Alle Voraussetzungen und somit auch den wichtigen Grund muss der Arbeitgeber beweisen. Dies ist aber mitunter sehr schwer. Gleichwohl kann das Vertrauensverhältnis zwischen den Parteien so nachhaltig erschüttert sein, dass eine Fortführung der Arbeitsverhältnisses unzumutbar ist. In einem solchen Fall kann eine sog. Verdachtskündigung greifen. Zwar ist es richtig, dass bei einer Verdachtskündigung letztlich der die Kündigung tragende Vorwurf nicht hinreichend seitens des Arbeitgebers bewiesen werden konnte. Andererseits genügt aber auch nicht jeder vage Verdacht; vielmehr muss ein „dringender“ Verdacht vorliegen, der sich auf objektive Tatsachen und nicht bloße Unterstellungen des Arbeitgebers stützen muss. Weiterhin muss es sich um einen schwerwiegenden Verdacht handeln, so dass allein dieser das Vertrauensverhältnis derart beeinträchtigt, dass eine weitere Zusammenarbeit dem Arbeitgeber nicht mehr zugemutet werden kann. Eine Straftat kann dabei nach der Rspr. stets einen solchen Fall darstellen, auch wenn letztlich nur geringe Schäden entstanden sind. Weiterhin erfordert eine wirksame Verdachtskündigung, dass der Arbeitgeber alle zumutbaren Erkenntnismöglichkeiten ausgeschöpft hat, um den Sachverhalt bestmöglich aufzuklären. Insbesondere muss er dem Arbeitnehmer im Rahmen einer Anhörung die Chance geben, seinen Standpunkt darzulegen und den im Raum stehenden Verdacht zu entkräften. Sind all diese Voraussetzungen erfüllt, stellt der Verdacht einen wichtigen Grund dar, eine Kündigung ist dann möglich.
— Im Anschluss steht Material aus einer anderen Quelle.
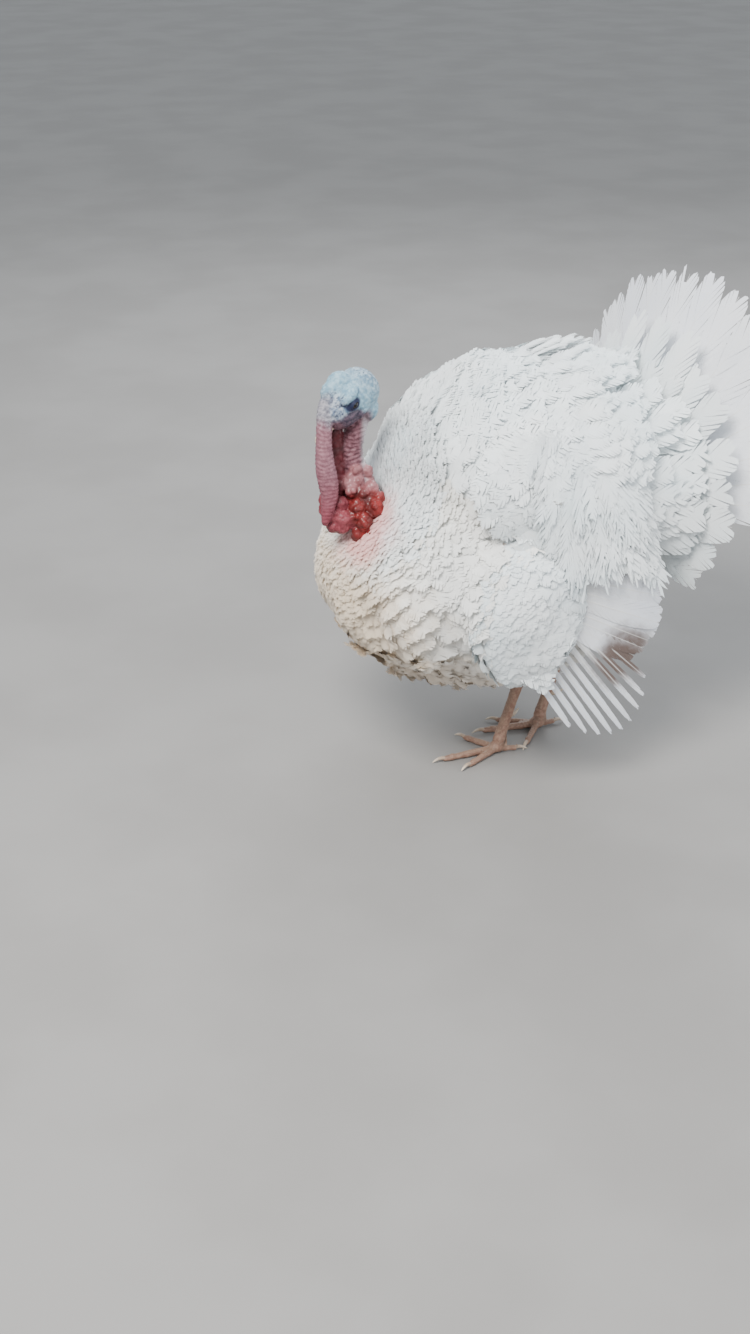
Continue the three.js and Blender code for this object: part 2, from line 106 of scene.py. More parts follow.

Im Emmely-Fall war der übliche Vorgang (Anhörung etc.) beachtet worden. Eine Straftatsverdacht stellt auch „an sich“ einen wichtigen Grund dar (s.o.). Vor allem wird man angesichts der zahlreichen Indizien auch von einem dringenden Verdacht ausgehen können. Somit kam es im Fall maßgeblich auf die umfassende Interessenabwägung an. Insoweit betont das LAG Berlin-Brandenburg:
„In diese Interessenabwägung sind auf Seiten des Arbeitnehmers regelmäßig die Betriebszugehörigkeit und das Lebensalter einzubeziehen. Auf Seiten des Arbeitgebers sind u.a. die Funktion des Arbeitnehmers im Betrieb und die Frage der Fortdauer des für das Arbeitsverhältnis notwendigen Vertrauensverhältnisses zu berücksichtigen. Auch generalpräventive Gesichtspunkte können auf Seiten des Arbeitgebers Gewicht erlangen. […] Dabei kann auch auf das Verhalten des Arbeitnehmers nach der Tatbegehung abgestellt werden, ob er beispielsweise die Tat einräumt, oder aber bei den Aufklärungsmaßnahmen des Arbeitgebers weitere Täuschungshandlungen begeht. Auf den Einzelfall bezogen war hier in der Interessenabwägung zu berücksichtigen, dass die Klägerin im Rahmen der arbeitgeberseitigen Aufklärung den Sachverhalt beharrlich geleugnet, den Verdacht haltlos auf andere Mitarbeiter abzuwälzen versucht hat und sich im Prozess entgegen § 138 ZPO zu maßgeblichem Sachvortrag wahrheitswidrig eingelassen hat. Dadurch war der Vertrauensverlust irreparabel geworden.“
Viele Politiker der Regierungsparteien haben sich auf den Fall bezogen und kritisieren die Rechtsprechung, als wären sie nicht Gesetzgeber.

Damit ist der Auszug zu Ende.